Take down each entry exactly as written.

+++ Material +++

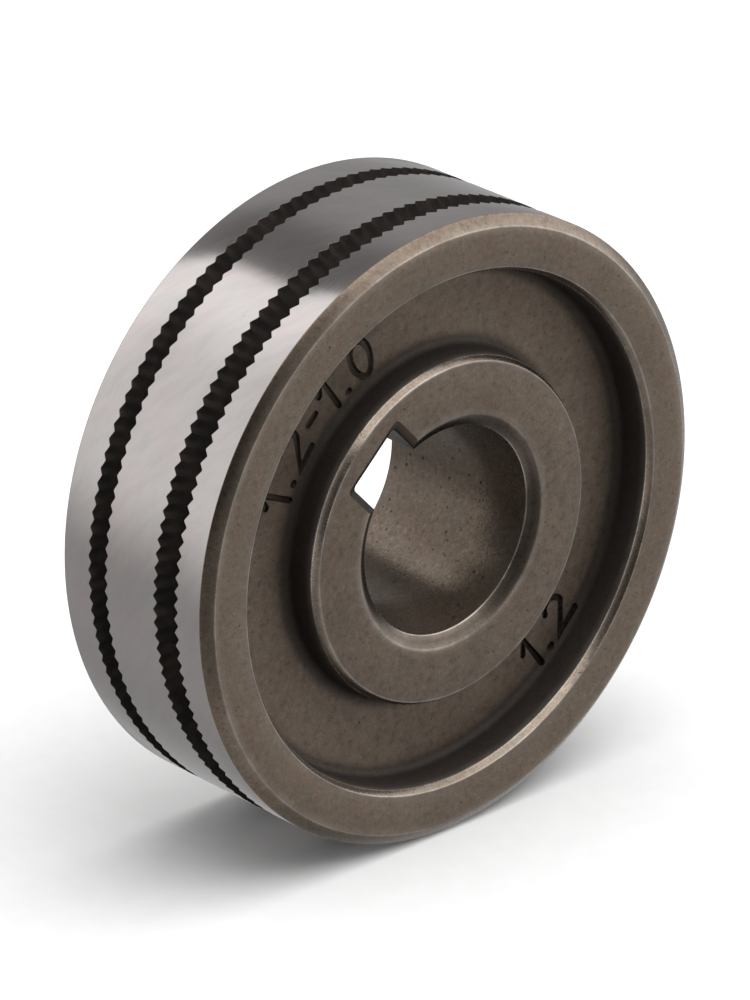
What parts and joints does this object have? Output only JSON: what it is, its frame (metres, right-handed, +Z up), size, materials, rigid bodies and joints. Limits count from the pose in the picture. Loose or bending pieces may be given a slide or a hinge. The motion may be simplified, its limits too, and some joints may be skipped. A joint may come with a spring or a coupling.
{
  "type": "wire feed drive roller",
  "caption": "Steel drive roller for a wire feeder, with a ground rim, knurled V grooves, a recessed web and a keyed bore.",
  "frame": {"origin": "centre of the bore at mid-width", "axes": "+Y along the spin axis from the marked face to the plain face, +Z up with the roller standing on its rim, +X to the right when the marked face is seen"},
  "size_m": [0.03, 0.01, 0.03],
  "materials": {
    "sintered_steel": "brown-grey oxidised sintered steel, ground bright on the rim, with dark knurled grooves"
  },
  "bodies": {
    "root": {"feed_roller": "sintered_steel"}
  },
  "joints": []
}
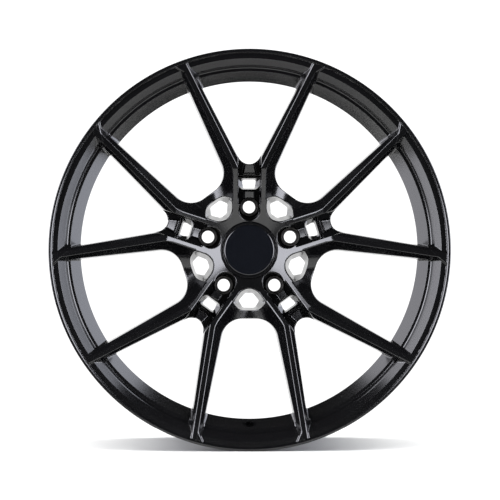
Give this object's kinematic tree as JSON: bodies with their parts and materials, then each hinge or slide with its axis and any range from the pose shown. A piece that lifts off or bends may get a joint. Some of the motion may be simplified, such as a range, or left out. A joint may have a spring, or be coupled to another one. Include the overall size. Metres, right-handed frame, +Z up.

+++

[Full output]
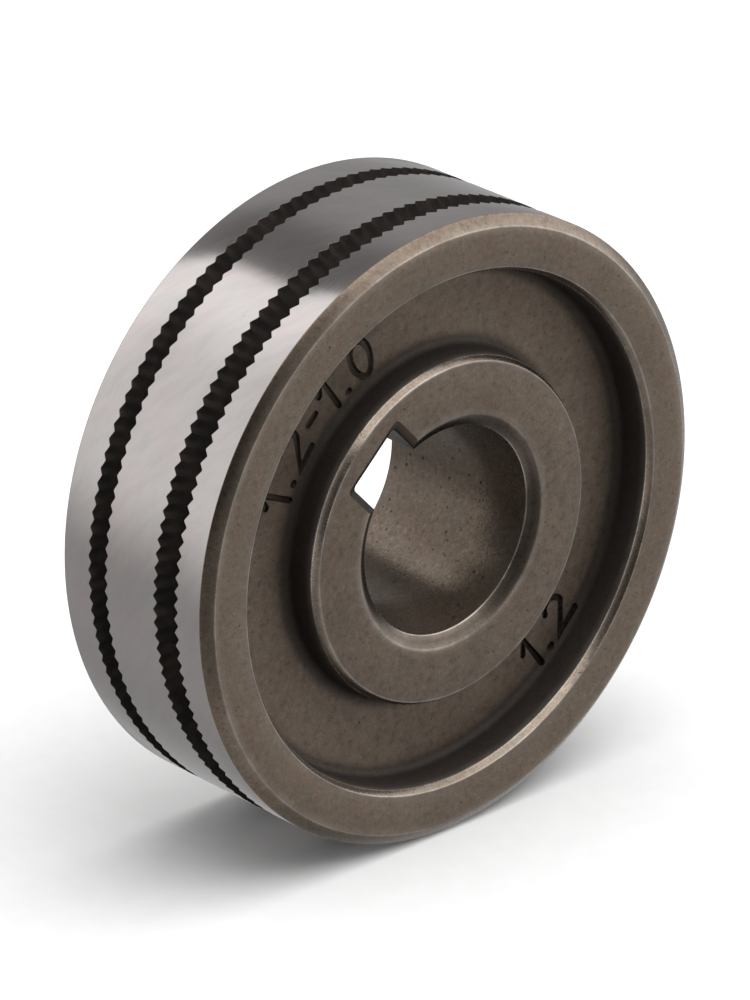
What parts and joints does this object have? Output only JSON: what it is, its frame (metres, right-handed, +Z up), size, materials, rigid bodies and joints. Limits count from the pose in the picture. Loose or bending pieces may be given a slide or a hinge. The motion may be simplified, its limits too, and some joints may be skipped. A joint may come with a spring or a coupling.
{
  "type": "wire feed drive roller",
  "caption": "Steel drive roller for a wire feeder, with a ground rim, knurled V grooves, a recessed web and a keyed bore.",
  "frame": {"origin": "centre of the bore at mid-width", "axes": "+Y along the spin axis from the marked face to the plain face, +Z up with the roller standing on its rim, +X to the right when the marked face is seen"},
  "size_m": [0.03, 0.01, 0.03],
  "materials": {
    "sintered_steel": "brown-grey oxidised sintered steel, ground bright on the rim, with dark knurled grooves"
  },
  "bodies": {
    "root": {"feed_roller": "sintered_steel"}
  },
  "joints": []
}
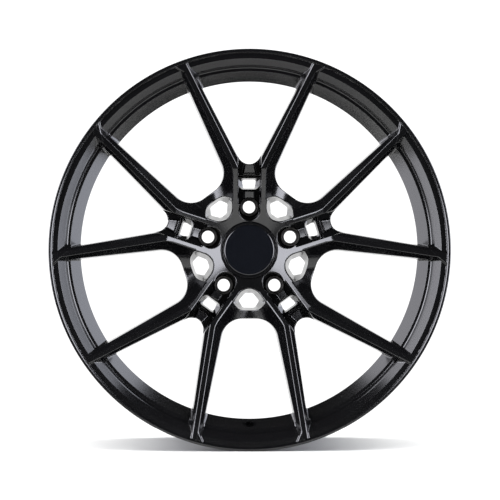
Give this object's kinematic tree as JSON: bodies with their parts and materials, then each hinge or slide with its axis and any range from the pose shown. A piece that lifts off or bends may get a joint. Some of the motion may be simplified, such as a range, or left out. A joint may have a spring, or be coupled to another one. Include the overall size. Metres, right-handed frame, +Z up.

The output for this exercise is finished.